__Problem to solve__
Reproduce all of the data exactly, with no line skipped.

__Data provided__
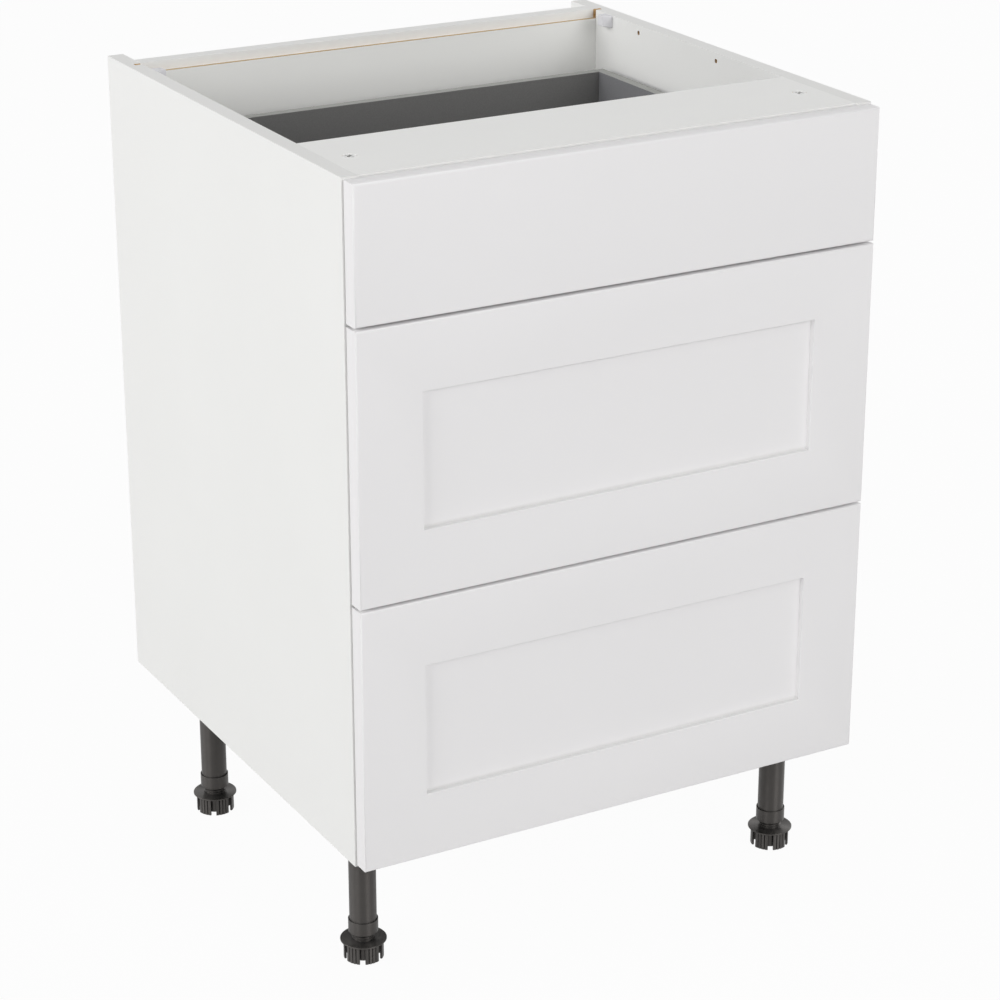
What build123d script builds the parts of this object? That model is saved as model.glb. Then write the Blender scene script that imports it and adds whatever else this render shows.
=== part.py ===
from build123d import *
import os
from math import atan2, cos, degrees, radians, sin

# Three-drawer kitchen base cabinet on adjustable legs. Millimetres, +Z up.
# The origin is on the floor, under the middle of the cabinet. +X is the right-hand side seen
# from the front, and the drawers open towards -Y.
# "From the front" is measured back from the front edges of the side panels.

# Small round pieces repeat many times, so they and their holes are drawn as prisms with these
# numbers of sides rather than as cylinders.
pin_sides = 6
cam_sides = 12
roller_sides = 12
leg_sides = 16

# ---------------------------------------------------------------- driving dimensions: carcass
carcass_width = 600
carcass_height = 720
carcass_depth = 570
board = 18
front_rail_depth = 133
front_rail_setback = 1
rear_rail_height = 100
void_depth = 50  # open space for pipes, behind the back panel
back_thickness = 6
back_drop = 10  # top edge of the back panel, below the carcass top
groove_depth = 9
groove_play = 0.3

# board joints: a steel bolt drawn up by a cam, with beech dowels beside it
cam_radius = 7.5
cam_height = 12.5
cam_play = 0.2
cam_from_end = 24
bolt_thread_radius = 2.4
bolt_thread_length = 11
bolt_radius = 3
bolt_neck_radius = 1.8
bolt_neck_length = 6.6
bolt_head_radius = 3.2
bolt_head_length = 2.5
bolt_bore_radius = 4
pilot_radius = 2.5
pilot_depth = 12
dowel_radius = 4
dowel_length = 34
dowel_in_panel = 12
dowel_play = 0.15
rail_dowel_spacing = 80
rear_dowel_spacing = 60
base_cams_from_front = (128, 396)
base_dowels_from_front = (32, 262)
base_dowel_from_rear = 32
spare_holes_from_front = (260, 420)

# worktop fixing blocks, at the rear top corners
block_projection = 12
block_length = 16.7
block_height = 14.6
block_draft = 2.7
block_to_back = 21
block_peg_radius = 4
block_peg_length = 10
block_hole_radius = 1.6
block_hole_from_panel = 8
block_hole_offset = 3

# ---------------------------------------------------------------- driving dimensions: legs
leg_height = 150
leg_from_side = 42
leg_from_front = 70
leg_spacing = 384
socket_plate = 56
socket_plate_thickness = 3.5
socket_corner = 9
socket_radius = 18
socket_depth = 16
socket_play = 0.1
gusset_count = 4
gusset_thickness = 2.5
gusset_reach = 25
gusset_height = 8
leg_screw_spacing = 38
leg_screw_radius = 1.75
leg_screw_length = 15
leg_screw_head_radius = 3.6
leg_screw_head_length = 2.2
screw_play = 0.2
tube_radius = 14.5
mouth_radius = 15.9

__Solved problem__
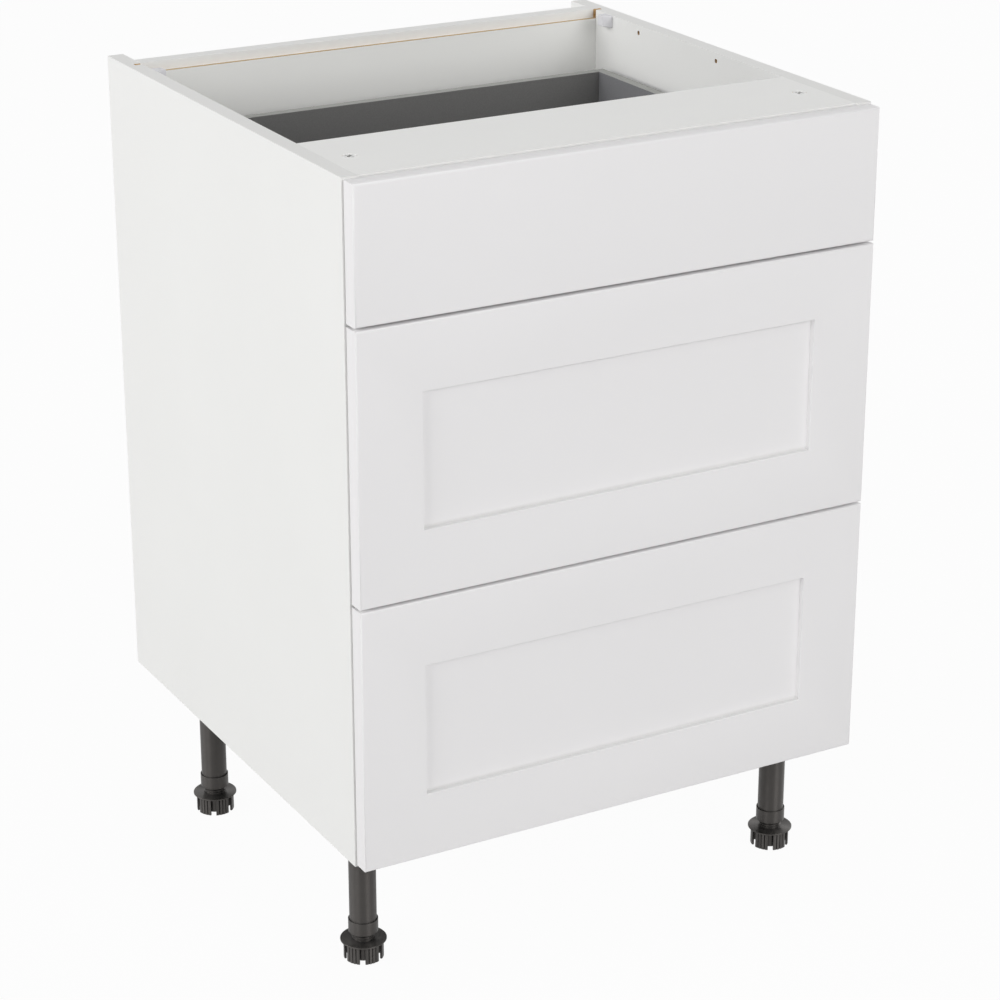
What build123d script builds the parts of this object? That model is saved as model.glb. Then write the Blender scene script that imports it and adds whatever else this render shows.
=== part.py ===
from build123d import *
import os
from math import atan2, cos, degrees, radians, sin

# Three-drawer kitchen base cabinet on adjustable legs. Millimetres, +Z up.
# The origin is on the floor, under the middle of the cabinet. +X is the right-hand side seen
# from the front, and the drawers open towards -Y.
# "From the front" is measured back from the front edges of the side panels.

# Small round pieces repeat many times, so they and their holes are drawn as prisms with these
# numbers of sides rather than as cylinders.
pin_sides = 6
cam_sides = 12
roller_sides = 12
leg_sides = 16

# ---------------------------------------------------------------- driving dimensions: carcass
carcass_width = 600
carcass_height = 720
carcass_depth = 570
board = 18
front_rail_depth = 133
front_rail_setback = 1
rear_rail_height = 100
void_depth = 50  # open space for pipes, behind the back panel
back_thickness = 6
back_drop = 10  # top edge of the back panel, below the carcass top
groove_depth = 9
groove_play = 0.3

# board joints: a steel bolt drawn up by a cam, with beech dowels beside it
cam_radius = 7.5
cam_height = 12.5
cam_play = 0.2
cam_from_end = 24
bolt_thread_radius = 2.4
bolt_thread_length = 11
bolt_radius = 3
bolt_neck_radius = 1.8
bolt_neck_length = 6.6
bolt_head_radius = 3.2
bolt_head_length = 2.5
bolt_bore_radius = 4
pilot_radius = 2.5
pilot_depth = 12
dowel_radius = 4
dowel_length = 34
dowel_in_panel = 12
dowel_play = 0.15
rail_dowel_spacing = 80
rear_dowel_spacing = 60
base_cams_from_front = (128, 396)
base_dowels_from_front = (32, 262)
base_dowel_from_rear = 32
spare_holes_from_front = (260, 420)

# worktop fixing blocks, at the rear top corners
block_projection = 12
block_length = 16.7
block_height = 14.6
block_draft = 2.7
block_to_back = 21
block_peg_radius = 4
block_peg_length = 10
block_hole_radius = 1.6
block_hole_from_panel = 8
block_hole_offset = 3

# ---------------------------------------------------------------- driving dimensions: legs
leg_height = 150
leg_from_side = 42
leg_from_front = 70
leg_spacing = 384
socket_plate = 56
socket_plate_thickness = 3.5
socket_corner = 9
socket_radius = 18
socket_depth = 16
socket_play = 0.1
gusset_count = 4
gusset_thickness = 2.5
gusset_reach = 25
gusset_height = 8
leg_screw_spacing = 38
leg_screw_radius = 1.75
leg_screw_length = 15
leg_screw_head_radius = 3.6
leg_screw_head_length = 2.2
screw_play = 0.2
tube_radius = 14.5
mouth_radius = 15.9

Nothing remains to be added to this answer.